A SECOND SERVING
I first saw the Bar-B-Q Killers in 1986 or '87. Laura Carter, the Athens, Ga.-based band's charismatic lead singer, was the friend of a friend and I was part of a posse put together to see what was then a new group. They were the first act on a three-band bill.
I have no recollection of the bands that followed.
I was too young by legal standards to be seeing this band in a bar. But I'm still glad I risked arrest and the disapproving lectures my parents would have surely delivered had they been forced to post bail.
I learned a lot that night. I learned that music didn't need to be pretty. I learned that it often worked more effectively and efficiently when it wasn't. I learned that a rock band was most exhilarating when a little terrifying, and I learned that creativity trumps everything in punk rock poker.
I followed the band's ascent and decline, bought and relentlessly played the group's single album release, the dense punk-metal-noise epic Comely, and despaired, from afar, at the news that the band had split. Later I would learn that Laura had died, far from Athens, in St. Croix. She left behind a son.
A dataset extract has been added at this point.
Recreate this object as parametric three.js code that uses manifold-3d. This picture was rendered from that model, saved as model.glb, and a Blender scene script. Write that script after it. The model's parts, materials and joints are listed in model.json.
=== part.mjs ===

Now, there's a movement afoot to release a re-mastered edition of Comely with bonus tracks. The tracks were polished at Chase Park Transduction Studio by David Barbe, whose former band, Mercyland, was a Killers compatriot. The plan is to raise $3,500 to fund the release and then forward profits to Carter's son.
I understand that not everyone (or perhaps anyone) claims the sort of epiphany experience I had all those years ago. But listen to the tracks. It's a rocking record. It deserves to be heard again.
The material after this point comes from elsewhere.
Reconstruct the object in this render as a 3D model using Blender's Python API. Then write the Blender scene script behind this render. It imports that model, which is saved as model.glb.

For more on the Bar-B-Q Killers reissue project, see www.barbqkillers.com.
MIRACLE WHIP BLUES
I wasn't sure if Shameless Dave and the Miracle Whips, the house band at the long-defunct Blind Pig, was a going concern. I hadn't heard hide, hair or blues-based howl from the act in a couple of years. I felt sure that the quiet-in-public/raucous-on-stage guitar man David Bryan (Shameless to you) was still playing, but the band, I feared, had dissolved into blues oblivion.
I'm sure glad I was wrong.
I recently received a package. Inside was a nine-song album credited to Shameless Dave and his deeply funky Miracle Whips. Titled I Let My Guitar Do the Talkin' , it admittedly starts slow but picks up steam quickly.
The first track, the somewhat uninspired Howlin' at the Moon , seemed a little too much like blues by the numbers, and the mix seemed muted. The rest of the record, however, is a funky blues winner.
A blues record can be tough going. Because it's a musical form based around strict structure and call-and-response repetition, it can hamper creativity in unskilled hands. That's where Guitar succeeds. It's an incredibly creative blues record.
It shows lyrical panache, an ability to explore 12-bar style, musically, and has more than a few truly inspired guitar breaks.
It also manages to avoid the single greatest temptation faced by blues musicians -- the extended jam. There are solos and breakdowns and all the expected accoutrements of blues tunes, but each is incorporated in a smart, succinct and tasteful way.
Take, for example, the title track. It's a great tune with not one but two really beautiful guitar breaks, and it clocks in at less than three minutes. None of the tunes lasts longer than six minutes.
It's a very good record by a very good band that I am quite happy to discover I had written off too soon.